In general, PLS_Toolbox and Solo models cannot be guaranteed to be backwards compatible to earlier versions of the software. This is because we may introduce a new preprocessing method, or numerical calculation option to an analysis method which simply doesn't exist in the earlier software. Although Eigenvector Research cannot guarantee that we won't make changes to our data or model formats that will "break" code which users have written, we do make every effort to make new code as compatible with old user code as much as practical. The EVRIModel Object has been similarly constructed and will, for the most part, behave much as the old PLS_Toolbox model structures. Indexing into fields and referencing models in code will appear almost identical.
 
One notable exception is that the EVRIModel Object itself is stored in a format such that a model saved in the released version of PLS_Toolbox or Solo will ''not'' be readable by a version of the software released prior to the introduction of EVRIModel objects. The only way to extract the "simple" model structure format that existed prior to the EVRIModel object is to use the [[#General_Model_Properties_and_Methods|<tt>.content</tt> property]] of the model object. This will convert the top-level model into the basic format that is nominally readable by old versions. However, it is critical to note that other model format or algorithmic changes may make this backwards compatibility impossible.
 
An additional way to extract all model objects into their non-object form is to set the 'noobject' property to 1 (one).
  setplspref('evrimodel','noobject',1)
All models (top-level models and any embedded models) loaded when that flag is enabled will be automatically extracted.
 
If backwards compatibility is truly needed, it is best to contact the [mailto:helpdesk@eigenvector.com Eigenvector Research Helpdesk].

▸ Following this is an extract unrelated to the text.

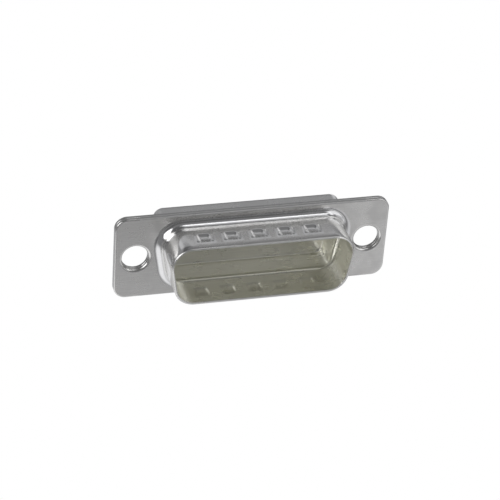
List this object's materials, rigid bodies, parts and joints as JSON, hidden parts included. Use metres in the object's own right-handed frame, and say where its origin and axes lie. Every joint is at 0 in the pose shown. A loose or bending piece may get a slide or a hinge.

Revision as of 11:28, 10 March 2021

Introduction

EVRIModel Objects provide access to the Standard Model Structure content of all models and provide some easy-to-use methods and properties for building, manipulating, and reviewing models from Matlab's command line, scripts, and functions. In addition, these properties and methods are available from Solo Scripting when using Solo_Predictor and Solo_Server. This page describes the various modes, methods, and properties of EVRIModel objects, here shortened to just "model objects".

Model objects have three distinct states:

  1. Empty Models - Empty models can be populated with data to analyze, "meta parameters" (model building settings), and other modeling options, then models can be calibrated or built from those settings.
  2. Calibrated Models - Calibrated models contain all the model results and parameters necessary to apply that model to new data. Plots and other information can be obtained from calibrated models.
  3. Applied Models - When a calibrated model is applied to new data, the result is a prediction or "applied model". This object contains all the results from applying the model to the new data. Plots and other information can be obtained from applied models.

In addition, there are a number of general properties and methods which are available for all model states which are useful in working with EVRIModel objects.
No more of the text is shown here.